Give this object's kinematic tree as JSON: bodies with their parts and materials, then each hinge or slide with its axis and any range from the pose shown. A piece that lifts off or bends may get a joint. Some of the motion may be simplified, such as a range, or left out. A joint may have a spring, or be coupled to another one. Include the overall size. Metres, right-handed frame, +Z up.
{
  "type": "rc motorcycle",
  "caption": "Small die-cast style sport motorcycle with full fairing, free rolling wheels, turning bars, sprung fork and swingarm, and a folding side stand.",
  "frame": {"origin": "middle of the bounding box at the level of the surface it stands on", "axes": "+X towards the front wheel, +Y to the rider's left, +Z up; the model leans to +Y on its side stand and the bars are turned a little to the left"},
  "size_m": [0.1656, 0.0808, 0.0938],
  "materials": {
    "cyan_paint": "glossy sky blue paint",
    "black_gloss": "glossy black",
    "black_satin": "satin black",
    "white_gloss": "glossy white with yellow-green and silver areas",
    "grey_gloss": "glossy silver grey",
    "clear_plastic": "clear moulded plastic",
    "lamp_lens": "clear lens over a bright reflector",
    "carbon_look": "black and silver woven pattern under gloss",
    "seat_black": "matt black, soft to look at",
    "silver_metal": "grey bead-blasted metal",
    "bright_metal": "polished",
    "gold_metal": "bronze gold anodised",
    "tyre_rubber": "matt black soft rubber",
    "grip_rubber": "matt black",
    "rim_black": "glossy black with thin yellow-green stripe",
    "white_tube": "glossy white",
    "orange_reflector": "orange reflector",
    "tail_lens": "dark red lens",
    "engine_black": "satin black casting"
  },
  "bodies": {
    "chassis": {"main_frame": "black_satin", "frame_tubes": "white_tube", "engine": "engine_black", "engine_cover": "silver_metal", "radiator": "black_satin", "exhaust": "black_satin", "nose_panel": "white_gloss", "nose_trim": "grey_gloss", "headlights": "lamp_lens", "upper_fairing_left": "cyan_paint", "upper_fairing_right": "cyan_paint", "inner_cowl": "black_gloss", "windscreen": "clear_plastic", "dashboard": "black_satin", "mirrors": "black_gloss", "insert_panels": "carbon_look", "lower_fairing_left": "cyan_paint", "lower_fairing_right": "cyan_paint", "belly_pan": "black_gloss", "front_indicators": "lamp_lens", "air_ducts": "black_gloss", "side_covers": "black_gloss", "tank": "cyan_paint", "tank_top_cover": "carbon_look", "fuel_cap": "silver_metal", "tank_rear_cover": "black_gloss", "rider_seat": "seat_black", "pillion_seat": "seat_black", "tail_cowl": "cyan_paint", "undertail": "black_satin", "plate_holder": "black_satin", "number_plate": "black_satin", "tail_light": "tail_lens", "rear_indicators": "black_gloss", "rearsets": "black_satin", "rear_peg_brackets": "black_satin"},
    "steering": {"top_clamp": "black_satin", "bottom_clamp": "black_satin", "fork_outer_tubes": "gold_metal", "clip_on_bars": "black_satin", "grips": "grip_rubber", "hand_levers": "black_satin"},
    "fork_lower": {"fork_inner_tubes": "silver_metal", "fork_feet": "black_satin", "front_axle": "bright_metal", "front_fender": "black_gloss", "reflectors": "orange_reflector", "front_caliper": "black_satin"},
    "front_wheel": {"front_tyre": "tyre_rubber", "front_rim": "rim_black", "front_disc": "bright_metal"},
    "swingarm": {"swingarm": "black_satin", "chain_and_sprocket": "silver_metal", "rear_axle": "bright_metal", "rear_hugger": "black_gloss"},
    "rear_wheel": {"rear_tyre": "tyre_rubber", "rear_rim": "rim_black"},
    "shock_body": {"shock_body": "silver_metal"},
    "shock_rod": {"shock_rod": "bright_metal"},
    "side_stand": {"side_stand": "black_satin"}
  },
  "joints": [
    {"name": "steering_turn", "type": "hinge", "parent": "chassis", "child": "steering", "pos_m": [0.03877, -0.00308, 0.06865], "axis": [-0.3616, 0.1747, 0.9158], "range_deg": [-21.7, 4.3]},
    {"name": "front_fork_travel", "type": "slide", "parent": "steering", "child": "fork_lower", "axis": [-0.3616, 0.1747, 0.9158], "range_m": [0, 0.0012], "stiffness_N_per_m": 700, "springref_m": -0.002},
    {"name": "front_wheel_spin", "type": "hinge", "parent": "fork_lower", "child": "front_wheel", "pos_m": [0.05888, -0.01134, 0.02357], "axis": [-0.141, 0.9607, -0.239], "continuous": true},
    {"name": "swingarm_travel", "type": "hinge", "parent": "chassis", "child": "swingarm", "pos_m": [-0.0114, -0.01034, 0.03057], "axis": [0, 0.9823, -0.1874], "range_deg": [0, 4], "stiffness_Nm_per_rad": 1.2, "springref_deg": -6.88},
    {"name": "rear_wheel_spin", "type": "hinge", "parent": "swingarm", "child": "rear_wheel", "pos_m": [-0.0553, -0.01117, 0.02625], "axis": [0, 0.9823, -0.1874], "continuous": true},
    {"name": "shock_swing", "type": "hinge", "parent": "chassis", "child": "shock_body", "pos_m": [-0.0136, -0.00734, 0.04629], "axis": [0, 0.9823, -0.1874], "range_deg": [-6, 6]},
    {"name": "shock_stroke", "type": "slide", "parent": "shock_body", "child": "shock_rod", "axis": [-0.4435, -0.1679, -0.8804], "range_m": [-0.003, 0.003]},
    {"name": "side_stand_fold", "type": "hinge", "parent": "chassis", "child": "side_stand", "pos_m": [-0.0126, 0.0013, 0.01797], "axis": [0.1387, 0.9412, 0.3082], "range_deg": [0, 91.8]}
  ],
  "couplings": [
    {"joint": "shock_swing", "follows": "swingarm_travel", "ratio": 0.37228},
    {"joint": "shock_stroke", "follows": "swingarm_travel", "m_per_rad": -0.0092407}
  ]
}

####

» **Stated exercise**: Write the data back out verbatim.

» **Written solution**:
Give this object's kinematic tree as JSON: bodies with their parts and materials, then each hinge or slide with its axis and any range from the pose shown. A piece that lifts off or bends may get a joint. Some of the motion may be simplified, such as a range, or left out. A joint may have a spring, or be coupled to another one. Include the overall size. Metres, right-handed frame, +Z up.
{
  "type": "rc motorcycle",
  "caption": "Small die-cast style sport motorcycle with full fairing, free rolling wheels, turning bars, sprung fork and swingarm, and a folding side stand.",
  "frame": {"origin": "middle of the bounding box at the level of the surface it stands on", "axes": "+X towards the front wheel, +Y to the rider's left, +Z up; the model leans to +Y on its side stand and the bars are turned a little to the left"},
  "size_m": [0.1656, 0.0808, 0.0938],
  "materials": {
    "cyan_paint": "glossy sky blue paint",
    "black_gloss": "glossy black",
    "black_satin": "satin black",
    "white_gloss": "glossy white with yellow-green and silver areas",
    "grey_gloss": "glossy silver grey",
    "clear_plastic": "clear moulded plastic",
    "lamp_lens": "clear lens over a bright reflector",
    "carbon_look": "black and silver woven pattern under gloss",
    "seat_black": "matt black, soft to look at",
    "silver_metal": "grey bead-blasted metal",
    "bright_metal": "polished",
    "gold_metal": "bronze gold anodised",
    "tyre_rubber": "matt black soft rubber",
    "grip_rubber": "matt black",
    "rim_black": "glossy black with thin yellow-green stripe",
    "white_tube": "glossy white",
    "orange_reflector": "orange reflector",
    "tail_lens": "dark red lens",
    "engine_black": "satin black casting"
  },
  "bodies": {
    "chassis": {"main_frame": "black_satin", "frame_tubes": "white_tube", "engine": "engine_black", "engine_cover": "silver_metal", "radiator": "black_satin", "exhaust": "black_satin", "nose_panel": "white_gloss", "nose_trim": "grey_gloss", "headlights": "lamp_lens", "upper_fairing_left": "cyan_paint", "upper_fairing_right": "cyan_paint", "inner_cowl": "black_gloss", "windscreen": "clear_plastic", "dashboard": "black_satin", "mirrors": "black_gloss", "insert_panels": "carbon_look", "lower_fairing_left": "cyan_paint", "lower_fairing_right": "cyan_paint", "belly_pan": "black_gloss", "front_indicators": "lamp_lens", "air_ducts": "black_gloss", "side_covers": "black_gloss", "tank": "cyan_paint", "tank_top_cover": "carbon_look", "fuel_cap": "silver_metal", "tank_rear_cover": "black_gloss", "rider_seat": "seat_black", "pillion_seat": "seat_black", "tail_cowl": "cyan_paint", "undertail": "black_satin", "plate_holder": "black_satin", "number_plate": "black_satin", "tail_light": "tail_lens", "rear_indicators": "black_gloss", "rearsets": "black_satin", "rear_peg_brackets": "black_satin"},
    "steering": {"top_clamp": "black_satin", "bottom_clamp": "black_satin", "fork_outer_tubes": "gold_metal", "clip_on_bars": "black_satin", "grips": "grip_rubber", "hand_levers": "black_satin"},
    "fork_lower": {"fork_inner_tubes": "silver_metal", "fork_feet": "black_satin", "front_axle": "bright_metal", "front_fender": "black_gloss", "reflectors": "orange_reflector", "front_caliper": "black_satin"},
    "front_wheel": {"front_tyre": "tyre_rubber", "front_rim": "rim_black", "front_disc": "bright_metal"},
    "swingarm": {"swingarm": "black_satin", "chain_and_sprocket": "silver_metal", "rear_axle": "bright_metal", "rear_hugger": "black_gloss"},
    "rear_wheel": {"rear_tyre": "tyre_rubber", "rear_rim": "rim_black"},
    "shock_body": {"shock_body": "silver_metal"},
    "shock_rod": {"shock_rod": "bright_metal"},
    "side_stand": {"side_stand": "black_satin"}
  },
  "joints": [
    {"name": "steering_turn", "type": "hinge", "parent": "chassis", "child": "steering", "pos_m": [0.03877, -0.00308, 0.06865], "axis": [-0.3616, 0.1747, 0.9158], "range_deg": [-21.7, 4.3]},
    {"name": "front_fork_travel", "type": "slide", "parent": "steering", "child": "fork_lower", "axis": [-0.3616, 0.1747, 0.9158], "range_m": [0, 0.0012], "stiffness_N_per_m": 700, "springref_m": -0.002},
    {"name": "front_wheel_spin", "type": "hinge", "parent": "fork_lower", "child": "front_wheel", "pos_m": [0.05888, -0.01134, 0.02357], "axis": [-0.141, 0.9607, -0.239], "continuous": true},
    {"name": "swingarm_travel", "type": "hinge", "parent": "chassis", "child": "swingarm", "pos_m": [-0.0114, -0.01034, 0.03057], "axis": [0, 0.9823, -0.1874], "range_deg": [0, 4], "stiffness_Nm_per_rad": 1.2, "springref_deg": -6.88},
    {"name": "rear_wheel_spin", "type": "hinge", "parent": "swingarm", "child": "rear_wheel", "pos_m": [-0.0553, -0.01117, 0.02625], "axis": [0, 0.9823, -0.1874], "continuous": true},
    {"name": "shock_swing", "type": "hinge", "parent": "chassis", "child": "shock_body", "pos_m": [-0.0136, -0.00734, 0.04629], "axis": [0, 0.9823, -0.1874], "range_deg": [-6, 6]},
    {"name": "shock_stroke", "type": "slide", "parent": "shock_body", "child": "shock_rod", "axis": [-0.4435, -0.1679, -0.8804], "range_m": [-0.003, 0.003]},
    {"name": "side_stand_fold", "type": "hinge", "parent": "chassis", "child": "side_stand", "pos_m": [-0.0126, 0.0013, 0.01797], "axis": [0.1387, 0.9412, 0.3082], "range_deg": [0, 91.8]}
  ],
  "couplings": [
    {"joint": "shock_swing", "follows": "swingarm_travel", "ratio": 0.37228},
    {"joint": "shock_stroke", "follows": "swingarm_travel", "m_per_rad": -0.0092407}
  ]
}